Research Interests: Information Economics, Economic Theory, Behavioral Economics, Experimental Economics, Networks

MY RESEARCH

Aug 03, 2017

Job Market Paper

I characterize the unique optimal learning strategy when there are two information sources, three possible states of the world, and learning is modeled as a search process. The optimal strategy consists of two phases. During the first phase, only beliefs about the state and the objective characteristics of information sources matter for the optimal choice between these sources. During the second phase, this choice also depends on how much the agent values different alternatives he has to choose from. The information sources are substitutes when each individual source is likely to reveal the state eventually and when the cost of information is low, and they are complements otherwise. Optimal delegation of information collection leads to the socially optimal outcome.

Oct 21, 2017

We present a dynamic model that illustrates three forces that shape the effect of overconfidence (overprecision of consumed information) on the amount of collected information. The first force comes from overestimating the precision of the next consumed piece of information. The second force is related to overestimating the precision of already collected information. The third force reflects the discrepancy between how much information the agent expects to collect and how much information he actually collects in expectation. The first force pushes an overconfident agent to collect more information, while the second and the third forces work in the other direction.

May 29, 2014

Many experiments demonstrate that an individual’s choice decisions are inconsistent. Following Luce (1959) and Block, Marschak, et al. (1960), a random choice approach to this problem has become very popular. It posits the existence of a probabilistic choice function that describes the probability of choosing an alternative from a given set of options. This paper contributes to the theoretical literature that narrows the class of random choice functions. Each alternative can be fully characterized by a vector in a n-dimensional space. A decision maker pays attention only to a randomly chosen subset of coordinates (or criteria) each time he faces a set of alternatives to choose from. Given this randomly chosen subset, he is perfectly rational, that is he chooses according to some strict preference ordering. For this procedure to be well-defined, the preference ordering must be separable with respect to criteria. In other words, the preference of the decision maker over any two alternatives should not depend on the characteristics that these alternatives have in common. This paper characterizes all systems of choice probabilities that are induced by this choice procedure.

Sep 26, 2017

Theoretical paper DeMarzo, Vayanos, and Zwiebel (2003) proposes a model of information aggregation in networks when individuals are subject to persuasion bias. The term "persuasion bias" refers to a particular form of boundedly rational behavior when individuals connected into a network do not account for repetition in the information they acquire.
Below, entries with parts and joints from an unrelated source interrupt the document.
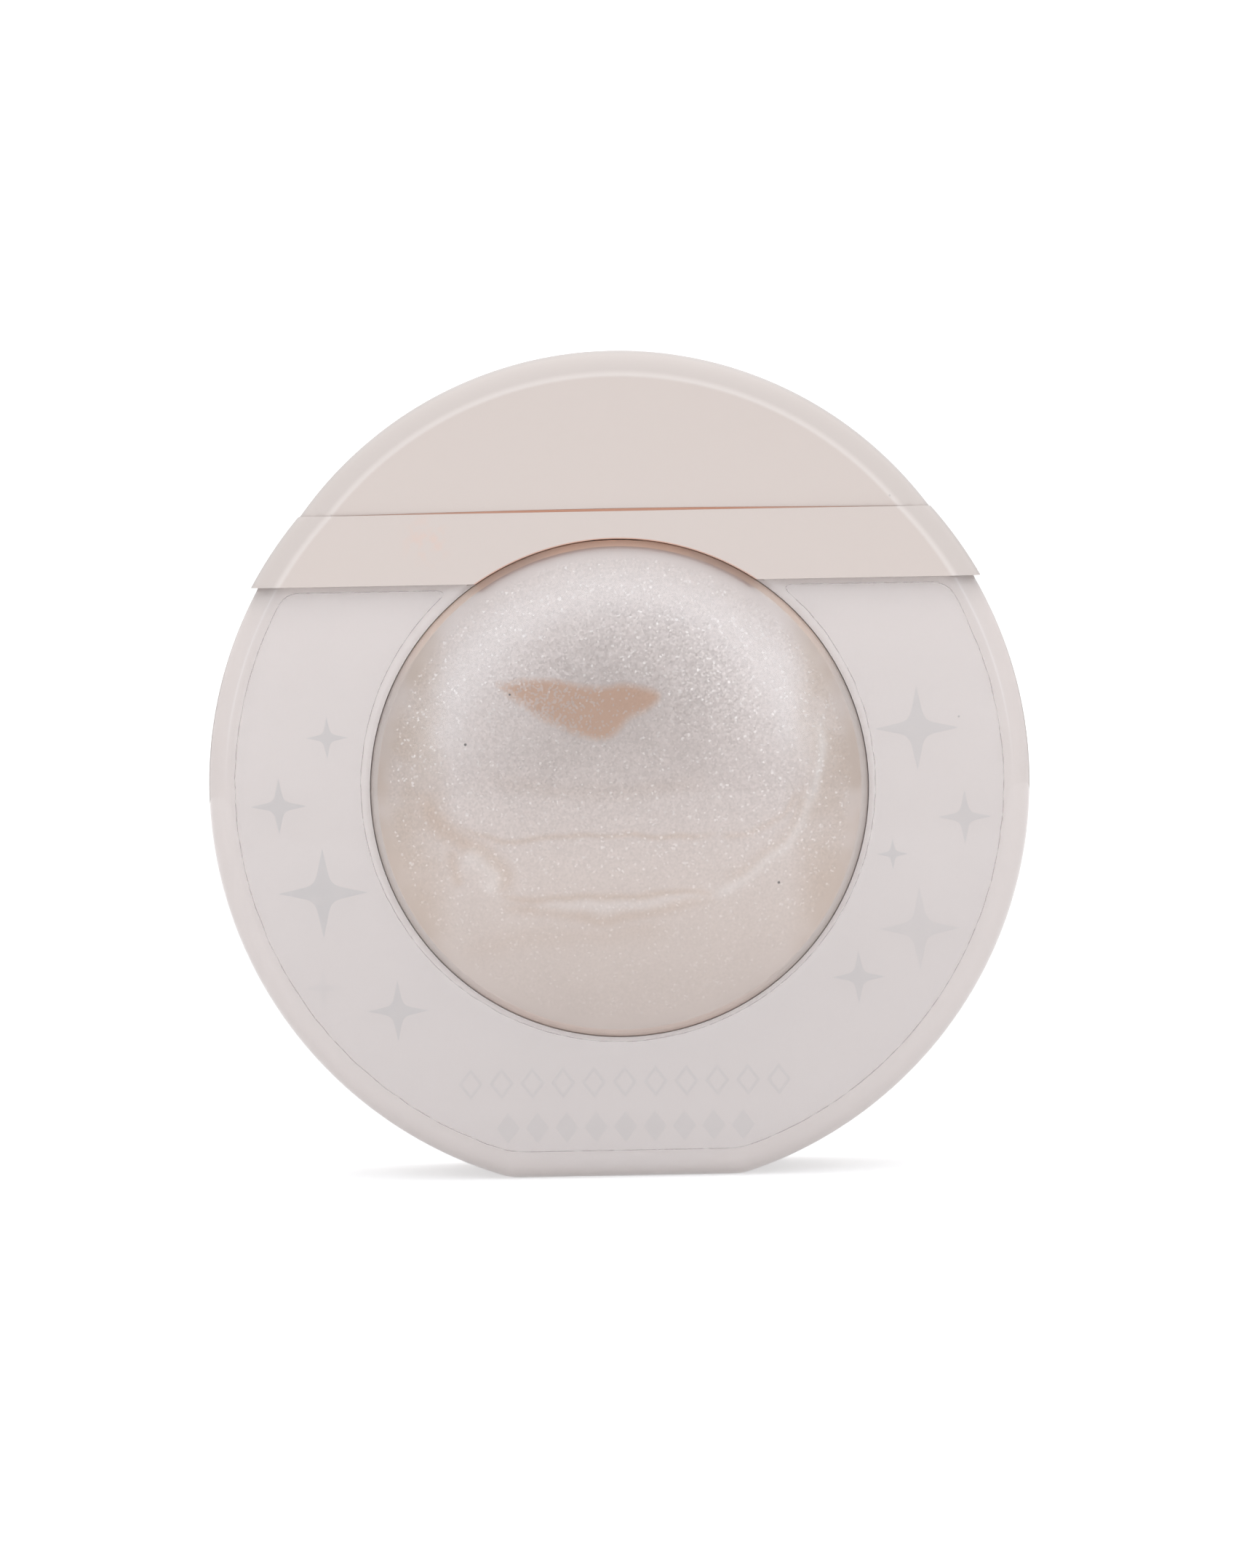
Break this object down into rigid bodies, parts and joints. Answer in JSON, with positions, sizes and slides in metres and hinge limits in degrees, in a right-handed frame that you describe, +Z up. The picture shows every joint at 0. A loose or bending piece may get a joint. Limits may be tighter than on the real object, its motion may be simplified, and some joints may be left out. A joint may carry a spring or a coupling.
{
  "type": "liquid highlighter pack",
  "caption": "Round clear disc pack of pearly liquid highlighter that stands on edge, with a beige collar and a pull-off cap over a sponge applicator.",
  "frame": {"origin": "middle of the foot's flat underside", "axes": "+Z up through the cap; the front face looks along -Y; +X to the right seen from the front"},
  "size_m": [0.064, 0.024, 0.0644],
  "materials": {
    "clear_body": "gloss",
    "clear_dome": "polished",
    "beige_liner": "satin",
    "pearl_fluid": "satin",
    "beige_collar": "satin",
    "beige_cap": "satin",
    "label_film": "gloss",
    "seal_rubber": "matte",
    "natural_plastic": "satin",
    "warm_plastic": "satin",
    "sponge_foam": "matte"
  },
  "bodies": {
    "pack": {"front_shell": "clear_body", "rear_shell": "clear_body", "front_liner": "beige_liner", "rear_liner": "beige_liner", "reservoir_front": "clear_dome", "reservoir_rear": "clear_dome", "reservoir_gasket": "seal_rubber", "highlighter_fluid": "pearl_fluid", "spout": "natural_plastic", "spout_seal": "seal_rubber", "orifice_plug": "natural_plastic", "sponge_cup": "warm_plastic", "applicator_sponge": "sponge_foam", "collar": "beige_collar", "front_label": "label_film", "rear_label": "label_film"},
    "cap": {"cap_shell": "beige_cap", "cap_sleeve": "natural_plastic", "cap_gasket": "seal_rubber"}
  },
  "joints": [
    {"name": "cap_lift", "type": "slide", "parent": "pack", "child": "cap", "axis": [0, 0, 1], "range_m": [0, 0.02]}
  ]
}
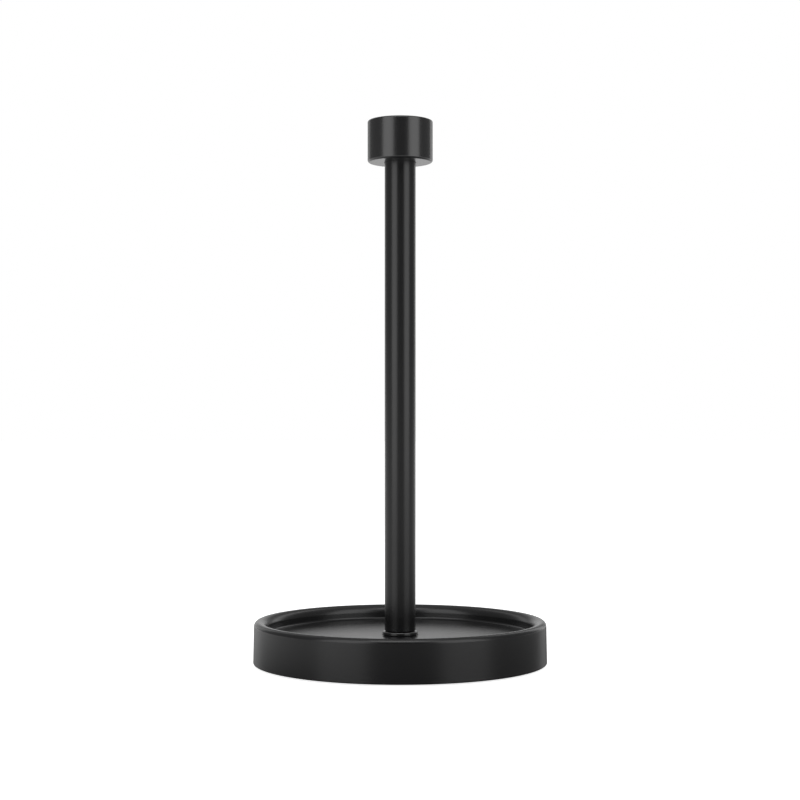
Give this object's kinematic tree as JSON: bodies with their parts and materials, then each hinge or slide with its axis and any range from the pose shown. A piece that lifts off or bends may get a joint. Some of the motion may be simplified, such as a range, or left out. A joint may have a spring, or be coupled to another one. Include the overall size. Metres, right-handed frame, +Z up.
{
  "type": "paper towel holder",
  "caption": "Countertop paper towel holder: weighted round tray base with a raised rim, a straight upright post and a cylindrical screw-on knob, satin black.",
  "frame": {"origin": "On the post's axis, on the surface that the rubber feet stand on", "axes": "+Z up along the post; the object is turned about Z, and +X runs through the first cover screw"},
  "size_m": [0.18, 0.18, 0.333],
  "materials": {
    "powder_coat": "satin black powder coat on steel",
    "knob_coat": "satin black coat on turned aluminium",
    "collar_ring": "smooth black moulded ring",
    "cover_plastic": "fine-textured black moulded plastic",
    "rubber": "dull black rubber",
    "ballast": "rough cast, oiled",
    "fasteners": "zinc plated",
    "nylon": "natural nylon"
  },
  "bodies": {
    "stand": {"base_shell": "powder_coat", "ballast_plate": "ballast", "bottom_cover": "cover_plastic", "cover_screw_1": "fasteners", "cover_screw_2": "fasteners", "cover_screw_3": "fasteners", "cover_screw_4": "fasteners", "rubber_foot_1": "rubber", "rubber_foot_2": "rubber", "rubber_foot_3": "rubber", "rubber_foot_4": "rubber", "center_bolt": "fasteners", "flat_washer": "fasteners", "spring_washer": "fasteners", "post_collar": "collar_ring", "post_tube": "powder_coat", "lower_plug": "fasteners", "upper_plug": "fasteners"},
    "washer": {"knob_washer": "nylon"},
    "knob": {"knob_stud": "fasteners", "knob_body": "knob_coat"}
  },
  "joints": [
    {"name": "knob_lift", "type": "slide", "parent": "stand", "child": "washer", "axis": [0, 0, 1], "range_m": [0, 0.0138]},
    {"name": "knob_turn", "type": "hinge", "parent": "washer", "child": "knob", "pos_m": [0, 0, 0.3075], "axis": [0, 0, 1], "range_deg": [0, 3960]}
  ],
  "couplings": [
    {"joint": "knob_lift", "follows": "knob_turn", "m_per_rad": 0.00019894}
  ]
}
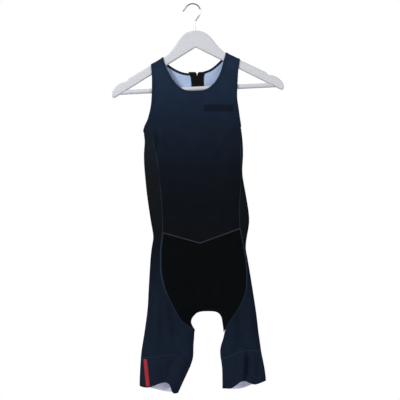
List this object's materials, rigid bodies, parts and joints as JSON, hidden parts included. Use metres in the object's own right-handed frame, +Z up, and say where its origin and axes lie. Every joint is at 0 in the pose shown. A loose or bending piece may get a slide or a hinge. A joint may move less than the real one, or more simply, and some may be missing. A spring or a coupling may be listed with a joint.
{
  "type": "cycling suit on clothes hanger, held by mount hang_point of kind other",
  "caption": "Sleeveless one-piece cycling suit with short legs, hung flat on a wooden clothes hanger.",
  "frame": {"origin": "inside top of the hanger's hook, where a rail or nail carries it (mount hang_point)", "axes": "+X to the viewer's right looking at the suit's front, +Y towards the suit's back, +Z up"},
  "size_m": [0.445, 0.0414, 1.0101],
  "materials": {
    "navy": "matt knitted stretch cloth, dark navy",
    "side_navy": "matt knitted stretch cloth, dark navy",
    "brief_black": "matt knitted stretch cloth, black",
    "seat_black": "matt knitted stretch cloth, black",
    "band_navy": "matt knitted stretch cloth, dark navy",
    "binding": "folded stretch binding, dark navy",
    "tape": "woven zip tape, black",
    "zip_metal": "dark enamelled metal",
    "white_paint": "white painted wood, satin",
    "steel": "bright drawn wire"
  },
  "bodies": {
    "root": {"front_body": "navy", "back_left": "navy", "back_right": "navy", "side_leg_left": "side_navy", "side_leg_right": "side_navy", "front_brief": "brief_black", "back_seat": "seat_black", "leg_band_left": "band_navy", "leg_band_right": "band_navy", "neck_binding": "binding", "armhole_binding_left": "binding", "armhole_binding_right": "binding", "zip_tape_left": "tape", "zip_tape_right": "tape", "zip_slider": "zip_metal", "hanger_body": "white_paint", "hanger_bar": "white_paint", "hanger_hook": "steel"},
    "pull_tab": {"zip_pull_tab": "zip_metal"}
  },
  "joints": [
    {"name": "pull_tab_hinge", "type": "hinge", "parent": "root", "child": "pull_tab", "pos_m": [0.01219, 0.0172, -0.18532], "axis": [1, 0, 0], "range_deg": [0, 150]}
  ]
}
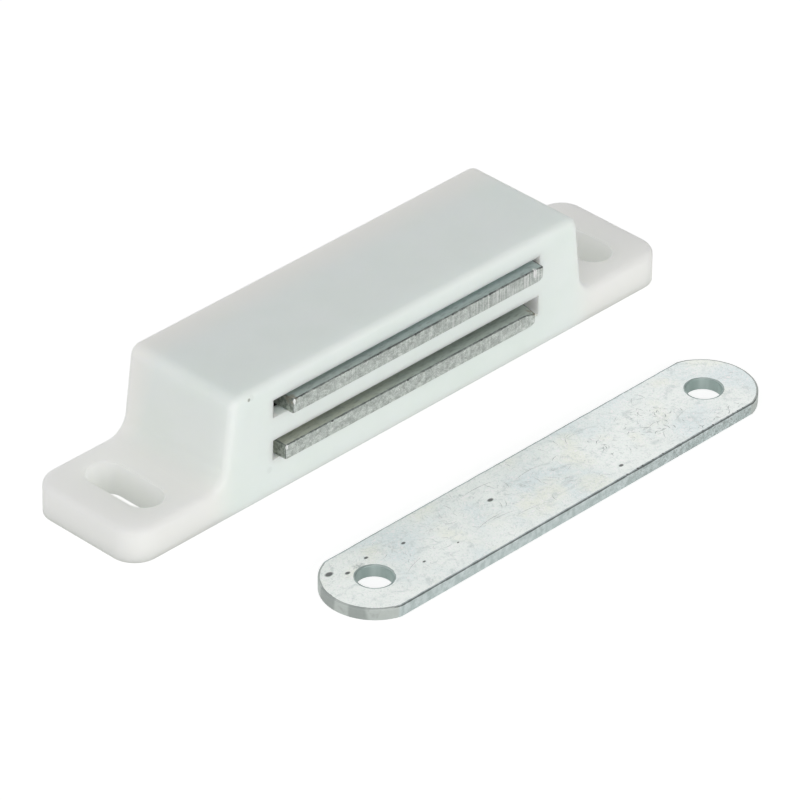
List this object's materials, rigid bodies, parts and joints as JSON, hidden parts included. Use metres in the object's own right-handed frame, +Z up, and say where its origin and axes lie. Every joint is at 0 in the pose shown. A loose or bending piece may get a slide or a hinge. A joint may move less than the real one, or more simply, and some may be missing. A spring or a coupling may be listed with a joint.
{
  "type": "magnetic door holder",
  "caption": "Magnetic cupboard catch: a moulded screw-on housing with a loose magnet pack between steel pole plates, and a flat steel strike for the door.",
  "frame": {"origin": "middle of the housing's base, the face that is screwed to the cupboard", "axes": "+X along the housing, -Y out of the windows towards the strike, +Z up from the base"},
  "size_m": [0.0818, 0.0412, 0.0143],
  "materials": {
    "housing_plastic": "satin moulded, white",
    "pole_steel": "zinc plated, sheared edges",
    "magnet_ferrite": "sintered, matt",
    "strike_steel": "bright zinc plated, fine scratches"
  },
  "bodies": {
    "housing": {"housing": "housing_plastic", "strike_plate": "strike_steel"},
    "magnet_pack": {"lower_pole_plate": "pole_steel", "upper_pole_plate": "pole_steel", "magnet": "magnet_ferrite"}
  },
  "joints": [
    {"name": "pack_push_in", "type": "slide", "parent": "housing", "child": "magnet_pack", "axis": [0, 1, 0], "range_m": [0, 0.0008]}
  ]
}
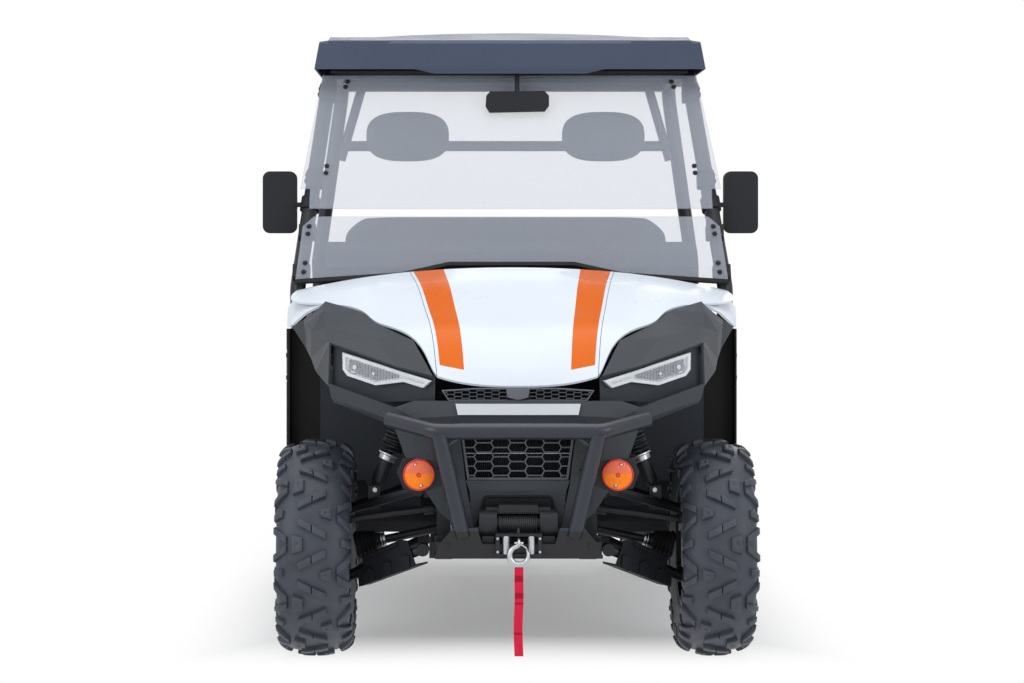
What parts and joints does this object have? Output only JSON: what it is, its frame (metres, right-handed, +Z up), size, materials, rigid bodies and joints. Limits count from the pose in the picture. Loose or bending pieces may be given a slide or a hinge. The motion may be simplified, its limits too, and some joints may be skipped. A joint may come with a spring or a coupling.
{
  "type": "side by side utility vehicle",
  "caption": "Two seat side by side utility vehicle with a roll cage, roof, split windscreen, half doors, front winch bumper, steered wheels, tilting cargo bed and drop tailgate.",
  "frame": {"origin": "on the ground under the middle of the vehicle's length and width", "axes": "+Z up, -Y the way the vehicle faces, +X its left side, where the driver sits"},
  "size_m": [1.63, 3.08, 1.9808],
  "materials": {
    "frame_steel": "satin black powder coat",
    "cage_steel": "satin black powder coat",
    "white_panel": "gloss white",
    "dark_plastic": "moulded grained dark grey",
    "black_plastic": "moulded black",
    "roof_plastic": "moulded dark blue grey",
    "silver_plate": "satin silver",
    "lamp_clear": "clear moulded lens over a silver reflector",
    "lamp_amber": "amber lens in a red rim",
    "lamp_red": "red lens",
    "bare_steel": "zinc plated",
    "aluminium": "cast",
    "strap_red": "woven webbing",
    "clear_pane": "clear polycarbonate",
    "seal_rubber": "black",
    "tyre_rubber": "black",
    "rim_metal": "satin black cast",
    "seat_cover": "black grained vinyl over foam",
    "bed_plastic": "textured black"
  },
  "bodies": {
    "vehicle": {"chassis_frame": "frame_steel", "front_frame": "frame_steel", "rear_frame": "frame_steel", "suspension_arms": "frame_steel", "arm_guards": "black_plastic", "shock_absorbers": "frame_steel", "drive_axles": "aluminium", "engine_block": "aluminium", "muffler": "bare_steel", "hitch_receiver": "frame_steel", "hood": "white_panel", "front_fenders": "dark_plastic", "front_fascia": "dark_plastic", "grille": "black_plastic", "nose_plate": "silver_plate", "headlamps": "lamp_clear", "lamp_bezels": "black_plastic", "inner_fenders": "black_plastic", "radiator": "aluminium", "bull_bar": "frame_steel", "winch": "frame_steel", "winch_hook": "bare_steel", "hook_strap": "strap_red", "marker_lamps": "lamp_amber", "lamp_brackets": "frame_steel", "floor_tub": "black_plastic", "roll_cage": "cage_steel", "roof": "roof_plastic", "windscreen": "clear_pane", "screen_seal": "seal_rubber", "screen_clamps": "black_plastic", "side_mirrors": "black_plastic", "interior_mirror": "black_plastic", "dashboard": "black_plastic", "steering_column": "frame_steel", "steering_rack": "aluminium", "seat_cushion": "seat_cover", "seat_backrest": "seat_cover", "headrests": "seat_cover", "rear_fenders": "black_plastic", "door_hinges": "frame_steel"},
    "bed": {"cargo_bed": "bed_plastic", "tail_lamps": "lamp_red"},
    "tailgate": {"tailgate": "bed_plastic"},
    "steering_wheel": {"steering_wheel": "black_plastic"},
    "tie_rods": {"tie_rods": "frame_steel"},
    "door_left": {"door_left": "dark_plastic"},
    "door_right": {"door_right": "dark_plastic"},
    "knuckle_left": {"knuckle_front_left": "frame_steel"},
    "knuckle_right": {"knuckle_front_right": "frame_steel"},
    "wheel_front_left": {"tyre_front_left": "tyre_rubber", "rim_front_left": "rim_metal"},
    "wheel_front_right": {"tyre_front_right": "tyre_rubber", "rim_front_right": "rim_metal"},
    "wheel_rear_left": {"tyre_rear_left": "tyre_rubber", "rim_rear_left": "rim_metal"},
    "wheel_rear_right": {"tyre_rear_right": "tyre_rubber", "rim_rear_right": "rim_metal"}
  },
  "joints": [
    {"name": "steer_left", "type": "hinge", "parent": "vehicle", "child": "knuckle_left", "pos_m": [0.525, -0.98, 0.33], "axis": [0, 0, 1], "range_deg": [-28, 28]},
    {"name": "steer_right", "type": "hinge", "parent": "vehicle", "child": "knuckle_right", "pos_m": [-0.525, -0.98, 0.33], "axis": [0, 0, 1], "range_deg": [-28, 28]},
    {"name": "rack_slide", "type": "slide", "parent": "vehicle", "child": "tie_rods", "axis": [1, 0, 0], "range_m": [-0.0395, 0.0395]},
    {"name": "steering_wheel_turn", "type": "hinge", "parent": "vehicle", "child": "steering_wheel", "pos_m": [0.36, -0.19, 1.13], "axis": [0, 0.788, 0.6157], "range_deg": [-270, 270]},
    {"name": "spin_front_left", "type": "hinge", "parent": "knuckle_left", "child": "wheel_front_left", "pos_m": [0.602, -0.98, 0.33], "axis": [1, 0, 0], "continuous": true},
    {"name": "spin_front_right", "type": "hinge", "parent": "knuckle_right", "child": "wheel_front_right", "pos_m": [-0.602, -0.98, 0.33], "axis": [1, 0, 0], "continuous": true},
    {"name": "spin_rear_left", "type": "hinge", "parent": "vehicle", "child": "wheel_rear_left", "pos_m": [0.595, 1.02, 0.33], "axis": [1, 0, 0], "continuous": true},
    {"name": "spin_rear_right", "type": "hinge", "parent": "vehicle", "child": "wheel_rear_right", "pos_m": [-0.595, 1.02, 0.33], "axis": [1, 0, 0], "continuous": true},
    {"name": "door_left_hinge", "type": "hinge", "parent": "vehicle", "child": "door_left", "pos_m": [0.718, -0.5, 0.7], "axis": [0, 0, -1], "range_deg": [0, 65]},
    {"name": "door_right_hinge", "type": "hinge", "parent": "vehicle", "child": "door_right", "pos_m": [-0.718, -0.5, 0.7], "axis": [0, 0, 1], "range_deg": [0, 65]},
    {"name": "bed_tilt", "type": "hinge", "parent": "vehicle", "child": "bed", "pos_m": [0, 1.4, 0.754], "axis": [-1, 0, 0], "range_deg": [0, 42]},
    {"name": "tailgate_drop", "type": "hinge", "parent": "bed", "child": "tailgate", "pos_m": [0, 1.511, 0.772], "axis": [-1, 0, 0], "range_deg": [0, 90]}
  ],
  "couplings": [
    {"joint": "steer_right", "follows": "steer_left", "ratio": 1},
    {"joint": "rack_slide", "follows": "steer_left", "m_per_rad": 0.08},
    {"joint": "steering_wheel_turn", "follows": "steer_left", "ratio": 9.6}
  ]
}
We argue that under the assumption that agents form their beliefs as a weighted average of all information available to them, the persuasion bias assumption is equivalent to a generalized version of the famous DeGroot model (DeGroot (1974)). We test the persuasion bias hypothesis against the (generalized) Bayesian updating model and find support for the persuasion bias hypothesis. We also found a positive correlation between how well a subject fits the generalized DeGroot model, compared to the alternative generalized Bayesian updating model, and their performance in the experiment. Data suggest that the generalized DeGroot model better accommodates other subjects' deviations from equilibrium, which explains the positive correlation.

Paper is on hold, major revision of the experimental part is required

Selective Exposure to Information

work in progress

This paper develops a dynamic model of information search in continuous time using Brownian motion to model gradual learning. In symmetric environment, the optimal strategy is to choose the source that most likely "confirms" the current beliefs: the individual will always prefer the information source that differentiates the most likely state from all other states.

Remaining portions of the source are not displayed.